Mais un service minimum sur le web
Si la stratégie marketing pour le premier album était millimétrée, leur présence sur le Web est devenue plus discrète. Après des débuts en ligne sensationnels via le clip Stress, le duo a opté pour une communication plus classique. Justice n’a d'ailleurs même pas de site Internet dédié, ce qui n'a pas empêché leur dernier clip d'être visionné plus de 450.000 fois en un mois et demi sur Dailymotion.
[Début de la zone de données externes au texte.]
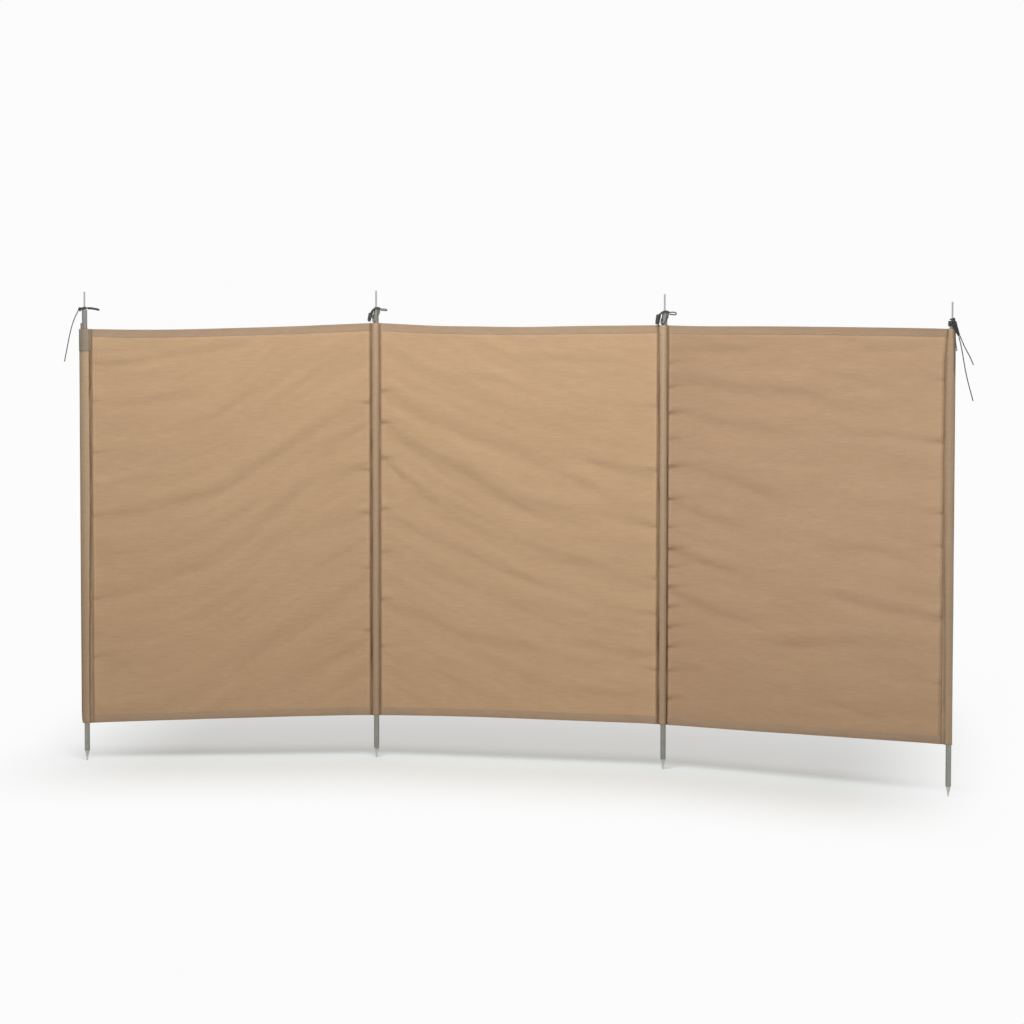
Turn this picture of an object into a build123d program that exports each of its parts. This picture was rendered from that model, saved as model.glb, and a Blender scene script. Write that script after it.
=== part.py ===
from build123d import *
from math import cos, radians, sin, tan
import os

# A beach windbreak: three bays of cloth sewn to sleeves on four steel poles, planted in a
# shallow arc. Millimetres, +Z up. The origin is the blunt end of pole 2's ground point, the
# middle bay runs along +X, and both outer bays turn towards the front, which is -Y.

os.makedirs("parts", exist_ok=True)

# ---- driving dimensions ----
bay_width = 1027.0  # from one pole's axis to the next
bay_turn = 14.0  # degrees that each outer bay turns from the middle one

tube_diameter = 19.0
tube_wall = 1.0
tube_length = 1565.0

plug_clearance = 0.1  # on the radius, between a plug and the bore of the tube
plug_depth = 22.0  # how far the top plug goes into the tube
plug_flange = 2.0
flange_round = 0.8
boss_diameter = 9.0
boss_height = 9.0
boss_chamfer = 0.6
spigot_chamfer = 1.5
rib_count = 6  # crush ribs along each spigot
rib_radius = 0.7
rib_clearance = 0.02  # between a rib's crest and the bore
lead_in = 3.0  # the plain end of a spigot, ahead of its ribs

pin_diameter = 6.0
pin_rise = 66.0  # from the end of the tube to the tip of the pin
pin_nose = 2.0
shank_diameter = 5.0  # of the pin's lower part, which sits in the plug
shank_depth = 18.0  # how far it goes down past the end of the tube
shank_clearance = 0.05

point_length = 36.0  # of the ground point, below the tube
point_root = 16.5  # across the fins, under the shoulder
point_blunt = 3.0  # across the flat end
point_core = 7.0  # across the core that the fins stand on, under the shoulder
fin_thickness = 1.8
point_shoulder = 1.2
shoulder_inset = 0.3
point_depth = 26.0

cloth_height = 1400.0
cloth_thickness = 1.0
hem_width = 28.0
hem_thickness = 2.2
sleeve_gap = 0.4  # between the tube and the cloth round it
soft_gap = 0.3  # between neighbouring soft pieces

seam_depth = 1.0  # the flat where a sleeve meets the cloth beside it

patch_height = 77.0
patch_reach = 17.0  # from the first pole's axis to the patch's cut edge
cuff_height = 20.0
cuff_reach = 13.0  # from the first pole's axis to the middle of the cuff's fold
cuff_fold = 1.5  # the fold's outer radius

cord_diameter = 5.0
thin_cord_diameter = 3.2

# How high each sleeve has slid up its tube, and how far its seams stand from the pole's axis,
# before and after it along the cloth. The last sleeve is wrapped tight round its outer side.
cloth_lifts = [98.0, 116.0, 122.0, 140.0]
seams_before = [19.0, 22.0, 24.0, 25.0]
seams_after = [24.0, 16.0, 16.0, 0.0]

# ---- worked out ----
tube_radius = tube_diameter / 2
bore_radius = tube_radius - tube_wall
tube_bottom = point_length
tube_top = tube_bottom + tube_length
plug_radius = bore_radius - plug_clearance
rib_middle = bore_radius - rib_clearance - rib_radius
sleeve_radius = tube_radius + sleeve_gap + cloth_thickness
boss_top = tube_top + plug_flange + boss_height
cord_radius = cord_diameter / 2
turn_pitch = 0.92 * cord_diameter  # from one turn of cord to the next, in a coil or a knot
turn_groove = (cord_radius**2 - turn_pitch**2 / 4) ** 0.5  # where two turns meet, from their middles

outer_run = bay_width * cos(radians(bay_turn))
outer_drop = -bay_width * sin(radians(bay_turn))
poles = [(-outer_run, outer_drop), (0.0, 0.0), (bay_width, 0.0), (bay_width + outer_run, outer_drop)]
sleeve_turns = [bay_turn, bay_turn / 2, -bay_turn / 2, -bay_turn]


def direction(degrees):
    return Vector(cos(radians(degrees)), sin(radians(degrees)), 0)


def level(pole, height, degrees=0.0):
    """A horizontal plane on a pole's axis, with its X turned by degrees."""
    x, y = poles[pole]
    return Plane(origin=(x, y, height), x_dir=direction(degrees), z_dir=(0, 0, 1))


def upright(pole, height, degrees=0.0):
    """A vertical plane through a pole's axis: X runs along degrees, Y is up."""
    x, y = poles[pole]
    return Plane(origin=(x, y, height), x_dir=direction(degrees), z_dir=direction(degrees - 90))


def leaning(frame, place, degrees):
    """A copy of a frame moved to a place in it, with its X raised by degrees about its Y."""
    axis = Axis(frame.origin, frame.y_dir)
    return Plane(
        origin=frame.from_local_coords(Vector(*place)),
        x_dir=frame.x_dir.rotate(axis, -degrees),
        z_dir=frame.z_dir.rotate(axis, -degrees),
    )


def save(part, name):
    part.label = name
    export_step(part, f"parts/{name}.step")


# ---- poles ----
def make_tube(pole):
    with BuildPart() as tube:
        with BuildSketch(level(pole, tube_bottom)):
            Circle(tube_radius)
            Circle(bore_radius, mode=Mode.SUBTRACT)
        extrude(amount=tube_length)
    return tube.part


def crush_ribs(pole, height):
    """The section of the low ribs on a spigot, which grip the bore of the tube."""
    with BuildSketch(level(pole, height)) as ribs:
        with PolarLocations(rib_middle, rib_count):
            Circle(rib_radius)
    return ribs.sketch


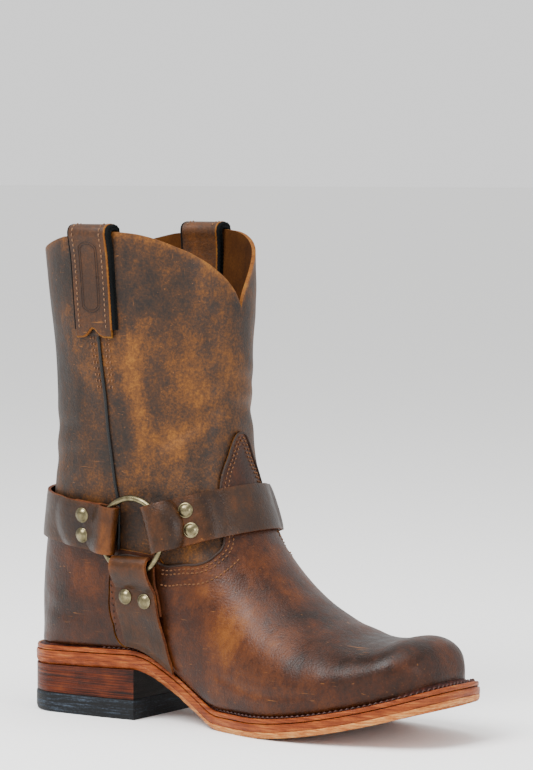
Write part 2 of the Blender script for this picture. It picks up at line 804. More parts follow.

Et là où un David Guetta approche les 2,5 millions d’abonnés sur Twitter et un Kavinsky ou Mr.Oizo communiquent quasi-quotidiennement, Justice brille par son absence sur le site de micro-blogging. Lorsqu'on veut garder sa part de mystère, on évite de détailler par le menu leur petit déjeuner. "Nous, nos vraies vies, on les adore mais de manière complètement personnelle", lâche ironiquement.
Côté Facebook, le réseau social a certes été investi (1,1 million de fans), mais là encore, c’est le service minimum : douze messages très formels postés en six mois, c’est-à-dire par grand-chose en pleine promo de leur nouvel album.
"Cela ne nous intéresse pas"
"On n'est pas très actifs sur Internet", confirme Xavier de Rosnay, avant de poursuivre : "on a une page Facebook ultra-factuelle mais qu'on n’utilise pas vraiment comme un espace de forum, tout simplement parce que cela ne nous intéresse pas".
Et la moitié de Justice de poursuivre : "il y a quatre ans, on aurait mis notre nouveau morceau sur Internet en se disant que cela pouvait servir de baromètre. Maintenant, si on met un morceau, la moitié des gens va trouver cela génial mais l'autre moitié va penser qu'on doit mourir dans d'atroces souffrances pour que la Terre aille mieux". Le public du petit écran a, lui, le mérite d’être moins vindicatif.